Aim —
Take the data below and extract the lines from the one with "place('breaker_arm', breakerArm(), 'black');" to the one with "bpy.data.objects.remove(obj)", inclusive, exactly as written.

Listed records —
+---+

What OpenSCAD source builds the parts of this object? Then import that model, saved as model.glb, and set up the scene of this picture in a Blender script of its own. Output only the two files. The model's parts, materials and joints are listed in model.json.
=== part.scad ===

+---+

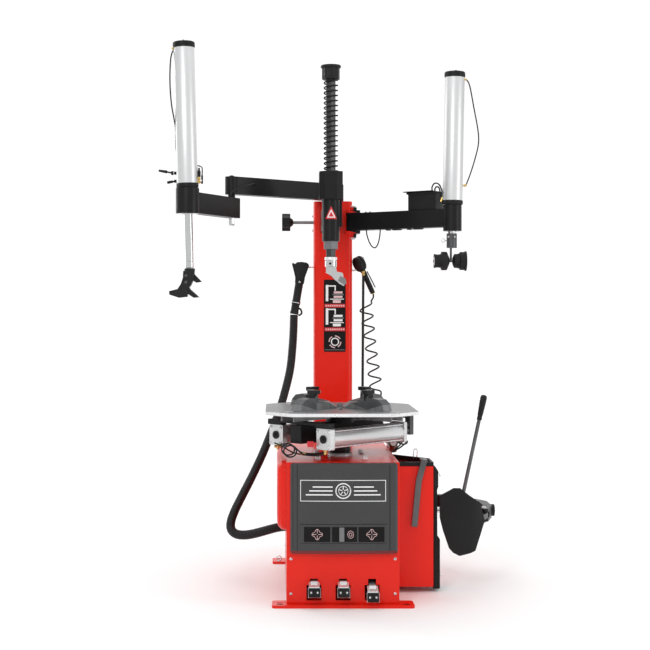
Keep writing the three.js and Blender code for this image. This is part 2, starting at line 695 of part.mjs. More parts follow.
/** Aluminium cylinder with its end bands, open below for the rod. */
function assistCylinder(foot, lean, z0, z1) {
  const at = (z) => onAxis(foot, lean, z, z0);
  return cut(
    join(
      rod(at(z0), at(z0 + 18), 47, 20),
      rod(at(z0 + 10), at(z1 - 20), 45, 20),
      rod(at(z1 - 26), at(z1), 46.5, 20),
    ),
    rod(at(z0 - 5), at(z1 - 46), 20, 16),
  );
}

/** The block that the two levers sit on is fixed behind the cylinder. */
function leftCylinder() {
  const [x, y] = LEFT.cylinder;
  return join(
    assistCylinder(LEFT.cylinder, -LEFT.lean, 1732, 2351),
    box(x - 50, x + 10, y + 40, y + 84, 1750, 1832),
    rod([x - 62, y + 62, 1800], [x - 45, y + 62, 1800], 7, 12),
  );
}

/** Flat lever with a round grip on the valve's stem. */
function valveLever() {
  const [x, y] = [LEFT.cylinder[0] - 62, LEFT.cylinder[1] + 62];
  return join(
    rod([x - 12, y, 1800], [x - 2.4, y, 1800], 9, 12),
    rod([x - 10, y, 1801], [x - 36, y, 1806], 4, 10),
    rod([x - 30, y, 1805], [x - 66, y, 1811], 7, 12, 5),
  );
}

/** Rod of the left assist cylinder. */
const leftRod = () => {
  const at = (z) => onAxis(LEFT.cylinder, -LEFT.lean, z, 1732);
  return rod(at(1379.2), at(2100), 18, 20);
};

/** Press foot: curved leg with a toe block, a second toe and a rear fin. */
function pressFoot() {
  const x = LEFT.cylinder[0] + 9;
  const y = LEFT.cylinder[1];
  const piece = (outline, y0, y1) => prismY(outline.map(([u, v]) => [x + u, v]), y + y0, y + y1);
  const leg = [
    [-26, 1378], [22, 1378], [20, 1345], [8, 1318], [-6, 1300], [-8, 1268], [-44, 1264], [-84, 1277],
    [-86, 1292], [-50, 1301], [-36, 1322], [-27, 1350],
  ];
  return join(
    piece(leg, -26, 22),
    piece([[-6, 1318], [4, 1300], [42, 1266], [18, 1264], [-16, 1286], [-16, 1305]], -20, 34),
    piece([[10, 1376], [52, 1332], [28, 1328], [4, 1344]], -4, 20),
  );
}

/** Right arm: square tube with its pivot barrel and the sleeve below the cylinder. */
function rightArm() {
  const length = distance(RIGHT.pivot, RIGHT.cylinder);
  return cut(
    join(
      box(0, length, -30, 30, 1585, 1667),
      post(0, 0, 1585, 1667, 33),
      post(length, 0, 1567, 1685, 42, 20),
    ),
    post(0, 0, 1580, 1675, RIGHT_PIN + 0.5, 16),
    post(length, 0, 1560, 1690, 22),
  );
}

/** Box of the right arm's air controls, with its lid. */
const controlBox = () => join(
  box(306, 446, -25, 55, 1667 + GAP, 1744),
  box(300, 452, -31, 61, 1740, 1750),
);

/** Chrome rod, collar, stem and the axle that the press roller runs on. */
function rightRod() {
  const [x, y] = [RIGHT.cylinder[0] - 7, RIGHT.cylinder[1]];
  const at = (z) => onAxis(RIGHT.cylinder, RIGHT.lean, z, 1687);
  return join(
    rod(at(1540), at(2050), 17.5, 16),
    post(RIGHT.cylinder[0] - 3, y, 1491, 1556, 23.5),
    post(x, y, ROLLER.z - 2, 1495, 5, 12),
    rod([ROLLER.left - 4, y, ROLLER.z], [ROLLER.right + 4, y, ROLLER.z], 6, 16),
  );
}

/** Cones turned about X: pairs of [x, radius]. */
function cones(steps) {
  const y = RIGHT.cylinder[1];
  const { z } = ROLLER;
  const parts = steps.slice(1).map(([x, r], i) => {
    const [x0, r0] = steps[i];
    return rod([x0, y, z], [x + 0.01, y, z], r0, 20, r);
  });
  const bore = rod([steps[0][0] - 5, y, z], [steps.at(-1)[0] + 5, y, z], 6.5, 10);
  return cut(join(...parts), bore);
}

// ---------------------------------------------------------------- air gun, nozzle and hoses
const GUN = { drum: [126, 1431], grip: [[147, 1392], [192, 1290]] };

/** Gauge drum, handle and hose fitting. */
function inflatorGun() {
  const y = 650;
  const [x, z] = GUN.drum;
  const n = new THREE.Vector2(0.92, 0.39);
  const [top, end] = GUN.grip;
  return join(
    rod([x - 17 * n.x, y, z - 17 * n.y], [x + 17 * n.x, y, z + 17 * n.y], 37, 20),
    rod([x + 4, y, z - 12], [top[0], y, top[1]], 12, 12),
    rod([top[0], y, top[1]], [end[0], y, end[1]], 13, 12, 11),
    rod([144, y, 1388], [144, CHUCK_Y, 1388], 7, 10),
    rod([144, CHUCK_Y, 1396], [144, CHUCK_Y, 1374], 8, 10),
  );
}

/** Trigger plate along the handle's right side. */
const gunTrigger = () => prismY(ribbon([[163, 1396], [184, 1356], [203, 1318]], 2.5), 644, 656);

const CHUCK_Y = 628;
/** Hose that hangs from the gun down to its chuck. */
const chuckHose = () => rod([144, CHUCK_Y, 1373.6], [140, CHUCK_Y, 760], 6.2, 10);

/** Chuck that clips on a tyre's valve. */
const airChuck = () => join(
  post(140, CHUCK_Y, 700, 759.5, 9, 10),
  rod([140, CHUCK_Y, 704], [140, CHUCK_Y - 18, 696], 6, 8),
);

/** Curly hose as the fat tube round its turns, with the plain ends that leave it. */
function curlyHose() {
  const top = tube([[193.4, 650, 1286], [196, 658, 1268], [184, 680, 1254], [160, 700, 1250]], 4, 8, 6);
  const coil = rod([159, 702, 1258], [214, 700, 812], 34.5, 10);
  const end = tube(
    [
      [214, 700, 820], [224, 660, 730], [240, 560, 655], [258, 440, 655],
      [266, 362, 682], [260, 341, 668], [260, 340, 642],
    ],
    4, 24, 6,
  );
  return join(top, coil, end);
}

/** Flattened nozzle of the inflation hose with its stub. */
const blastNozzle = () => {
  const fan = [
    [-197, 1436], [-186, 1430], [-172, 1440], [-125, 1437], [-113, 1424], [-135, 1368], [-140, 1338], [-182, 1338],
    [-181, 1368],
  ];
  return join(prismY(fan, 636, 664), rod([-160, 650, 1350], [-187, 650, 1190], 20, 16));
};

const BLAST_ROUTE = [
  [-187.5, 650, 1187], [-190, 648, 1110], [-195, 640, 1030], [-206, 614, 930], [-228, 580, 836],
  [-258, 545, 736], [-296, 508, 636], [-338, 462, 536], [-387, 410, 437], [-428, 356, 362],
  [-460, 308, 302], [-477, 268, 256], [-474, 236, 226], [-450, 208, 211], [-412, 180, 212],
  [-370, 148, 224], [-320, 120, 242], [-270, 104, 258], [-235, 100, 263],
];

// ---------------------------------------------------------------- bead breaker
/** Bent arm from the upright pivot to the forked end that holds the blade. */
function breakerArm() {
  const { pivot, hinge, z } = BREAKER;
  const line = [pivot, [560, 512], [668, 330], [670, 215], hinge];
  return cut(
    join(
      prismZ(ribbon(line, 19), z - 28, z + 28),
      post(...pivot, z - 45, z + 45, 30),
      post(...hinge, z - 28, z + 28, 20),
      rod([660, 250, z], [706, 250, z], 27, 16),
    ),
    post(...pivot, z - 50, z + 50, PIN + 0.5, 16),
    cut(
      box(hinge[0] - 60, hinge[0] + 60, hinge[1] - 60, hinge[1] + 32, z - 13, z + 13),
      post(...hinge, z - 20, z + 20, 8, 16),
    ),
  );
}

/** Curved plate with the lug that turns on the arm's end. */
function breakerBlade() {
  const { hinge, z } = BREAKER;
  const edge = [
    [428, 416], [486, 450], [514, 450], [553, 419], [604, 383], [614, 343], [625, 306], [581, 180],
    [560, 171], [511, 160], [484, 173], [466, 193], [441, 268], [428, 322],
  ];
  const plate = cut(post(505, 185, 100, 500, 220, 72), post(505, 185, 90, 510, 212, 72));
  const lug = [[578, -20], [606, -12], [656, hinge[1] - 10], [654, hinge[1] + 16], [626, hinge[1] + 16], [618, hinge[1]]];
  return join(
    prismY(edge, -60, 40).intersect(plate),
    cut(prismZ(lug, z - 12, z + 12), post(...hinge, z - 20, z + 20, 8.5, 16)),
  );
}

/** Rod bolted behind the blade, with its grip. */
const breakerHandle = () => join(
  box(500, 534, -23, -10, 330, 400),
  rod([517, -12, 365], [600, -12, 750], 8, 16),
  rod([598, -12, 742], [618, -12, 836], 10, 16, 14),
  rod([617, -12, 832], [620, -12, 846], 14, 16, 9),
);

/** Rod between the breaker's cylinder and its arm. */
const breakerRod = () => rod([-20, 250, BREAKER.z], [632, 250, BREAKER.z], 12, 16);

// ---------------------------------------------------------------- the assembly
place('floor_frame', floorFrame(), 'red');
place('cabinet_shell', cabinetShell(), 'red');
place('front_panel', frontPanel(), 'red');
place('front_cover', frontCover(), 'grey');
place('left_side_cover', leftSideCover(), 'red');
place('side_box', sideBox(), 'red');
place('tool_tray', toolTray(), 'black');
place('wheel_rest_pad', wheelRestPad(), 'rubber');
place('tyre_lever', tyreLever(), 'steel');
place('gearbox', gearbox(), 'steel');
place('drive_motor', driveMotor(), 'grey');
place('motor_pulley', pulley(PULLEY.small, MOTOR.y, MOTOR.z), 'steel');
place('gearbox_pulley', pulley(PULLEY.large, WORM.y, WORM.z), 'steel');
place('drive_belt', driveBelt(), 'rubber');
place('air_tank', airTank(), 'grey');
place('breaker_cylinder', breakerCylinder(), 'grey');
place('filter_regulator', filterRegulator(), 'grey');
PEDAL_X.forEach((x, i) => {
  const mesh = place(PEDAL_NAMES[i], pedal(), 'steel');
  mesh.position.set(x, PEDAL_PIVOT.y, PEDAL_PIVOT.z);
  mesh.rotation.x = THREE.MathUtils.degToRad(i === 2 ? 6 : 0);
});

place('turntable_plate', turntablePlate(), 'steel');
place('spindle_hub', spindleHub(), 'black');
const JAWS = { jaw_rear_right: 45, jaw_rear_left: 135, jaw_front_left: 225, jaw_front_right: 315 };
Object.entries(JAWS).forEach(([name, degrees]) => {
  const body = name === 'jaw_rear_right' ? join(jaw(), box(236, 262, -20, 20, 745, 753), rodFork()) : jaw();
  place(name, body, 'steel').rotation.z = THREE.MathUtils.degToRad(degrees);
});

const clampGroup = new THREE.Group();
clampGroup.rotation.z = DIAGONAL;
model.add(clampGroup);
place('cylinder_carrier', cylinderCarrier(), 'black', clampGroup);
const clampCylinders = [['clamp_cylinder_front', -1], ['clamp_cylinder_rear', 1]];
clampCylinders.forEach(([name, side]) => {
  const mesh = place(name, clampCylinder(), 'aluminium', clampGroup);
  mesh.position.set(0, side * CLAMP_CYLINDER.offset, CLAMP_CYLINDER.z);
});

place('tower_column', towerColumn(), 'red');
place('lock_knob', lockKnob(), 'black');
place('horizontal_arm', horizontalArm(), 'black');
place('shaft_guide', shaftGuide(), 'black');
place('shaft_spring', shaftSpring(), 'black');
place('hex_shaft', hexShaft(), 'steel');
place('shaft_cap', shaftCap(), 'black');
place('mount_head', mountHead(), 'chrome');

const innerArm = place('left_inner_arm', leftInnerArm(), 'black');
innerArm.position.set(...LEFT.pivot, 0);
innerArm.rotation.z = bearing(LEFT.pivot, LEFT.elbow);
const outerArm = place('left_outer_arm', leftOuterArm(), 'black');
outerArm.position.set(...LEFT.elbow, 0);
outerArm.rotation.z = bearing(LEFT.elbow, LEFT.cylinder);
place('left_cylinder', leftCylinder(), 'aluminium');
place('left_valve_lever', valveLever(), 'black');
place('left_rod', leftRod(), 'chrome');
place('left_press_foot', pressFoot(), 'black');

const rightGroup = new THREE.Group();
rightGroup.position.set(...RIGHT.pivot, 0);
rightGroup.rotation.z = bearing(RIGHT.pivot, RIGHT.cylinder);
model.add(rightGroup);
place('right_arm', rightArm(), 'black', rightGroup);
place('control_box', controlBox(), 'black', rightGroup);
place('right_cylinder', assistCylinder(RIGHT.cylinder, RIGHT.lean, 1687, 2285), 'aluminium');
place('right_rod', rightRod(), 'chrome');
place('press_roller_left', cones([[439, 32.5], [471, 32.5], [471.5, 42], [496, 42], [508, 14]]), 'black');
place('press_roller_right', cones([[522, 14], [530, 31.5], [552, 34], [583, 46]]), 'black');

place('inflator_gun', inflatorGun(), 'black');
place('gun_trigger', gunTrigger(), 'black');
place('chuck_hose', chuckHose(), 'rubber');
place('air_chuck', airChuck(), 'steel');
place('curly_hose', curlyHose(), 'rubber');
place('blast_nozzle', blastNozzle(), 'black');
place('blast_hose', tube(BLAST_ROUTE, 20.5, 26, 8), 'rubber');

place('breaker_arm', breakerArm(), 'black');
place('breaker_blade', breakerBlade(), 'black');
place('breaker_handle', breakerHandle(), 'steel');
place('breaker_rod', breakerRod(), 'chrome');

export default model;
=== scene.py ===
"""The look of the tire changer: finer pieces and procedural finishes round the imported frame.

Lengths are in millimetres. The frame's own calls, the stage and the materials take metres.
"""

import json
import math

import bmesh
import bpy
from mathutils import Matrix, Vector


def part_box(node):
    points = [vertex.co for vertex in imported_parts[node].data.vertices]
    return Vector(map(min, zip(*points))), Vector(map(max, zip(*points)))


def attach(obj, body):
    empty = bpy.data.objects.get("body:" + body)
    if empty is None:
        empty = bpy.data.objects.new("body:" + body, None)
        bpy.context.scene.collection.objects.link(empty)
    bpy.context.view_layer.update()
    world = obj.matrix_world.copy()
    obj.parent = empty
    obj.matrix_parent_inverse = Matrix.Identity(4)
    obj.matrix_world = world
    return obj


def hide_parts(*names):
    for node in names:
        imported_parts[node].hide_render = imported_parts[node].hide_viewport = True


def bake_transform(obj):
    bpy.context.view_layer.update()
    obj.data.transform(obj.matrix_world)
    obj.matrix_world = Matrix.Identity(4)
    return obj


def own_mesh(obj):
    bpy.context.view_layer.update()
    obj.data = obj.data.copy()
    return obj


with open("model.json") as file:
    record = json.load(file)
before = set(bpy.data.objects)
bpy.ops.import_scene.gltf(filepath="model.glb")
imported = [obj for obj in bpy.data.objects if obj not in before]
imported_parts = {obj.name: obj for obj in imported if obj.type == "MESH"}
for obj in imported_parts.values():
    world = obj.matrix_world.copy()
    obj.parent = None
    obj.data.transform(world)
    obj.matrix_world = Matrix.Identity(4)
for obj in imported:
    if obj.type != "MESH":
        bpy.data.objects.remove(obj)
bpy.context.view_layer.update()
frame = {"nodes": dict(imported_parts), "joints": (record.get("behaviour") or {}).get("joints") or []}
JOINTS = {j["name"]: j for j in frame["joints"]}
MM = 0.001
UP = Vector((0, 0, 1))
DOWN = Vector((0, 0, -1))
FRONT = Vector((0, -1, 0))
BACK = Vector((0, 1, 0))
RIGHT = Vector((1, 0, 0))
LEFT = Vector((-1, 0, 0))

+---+

Task response —
place('breaker_arm', breakerArm(), 'black');
place('breaker_blade', breakerBlade(), 'black');
place('breaker_handle', breakerHandle(), 'steel');
place('breaker_rod', breakerRod(), 'chrome');

export default model;
=== scene.py ===
"""The look of the tire changer: finer pieces and procedural finishes round the imported frame.

Lengths are in millimetres. The frame's own calls, the stage and the materials take metres.
"""

import json
import math

import bmesh
import bpy
from mathutils import Matrix, Vector


def part_box(node):
    points = [vertex.co for vertex in imported_parts[node].data.vertices]
    return Vector(map(min, zip(*points))), Vector(map(max, zip(*points)))


def attach(obj, body):
    empty = bpy.data.objects.get("body:" + body)
    if empty is None:
        empty = bpy.data.objects.new("body:" + body, None)
        bpy.context.scene.collection.objects.link(empty)
    bpy.context.view_layer.update()
    world = obj.matrix_world.copy()
    obj.parent = empty
    obj.matrix_parent_inverse = Matrix.Identity(4)
    obj.matrix_world = world
    return obj


def hide_parts(*names):
    for node in names:
        imported_parts[node].hide_render = imported_parts[node].hide_viewport = True


def bake_transform(obj):
    bpy.context.view_layer.update()
    obj.data.transform(obj.matrix_world)
    obj.matrix_world = Matrix.Identity(4)
    return obj


def own_mesh(obj):
    bpy.context.view_layer.update()
    obj.data = obj.data.copy()
    return obj


with open("model.json") as file:
    record = json.load(file)
before = set(bpy.data.objects)
bpy.ops.import_scene.gltf(filepath="model.glb")
imported = [obj for obj in bpy.data.objects if obj not in before]
imported_parts = {obj.name: obj for obj in imported if obj.type == "MESH"}
for obj in imported_parts.values():
    world = obj.matrix_world.copy()
    obj.parent = None
    obj.data.transform(world)
    obj.matrix_world = Matrix.Identity(4)
for obj in imported:
    if obj.type != "MESH":
        bpy.data.objects.remove(obj)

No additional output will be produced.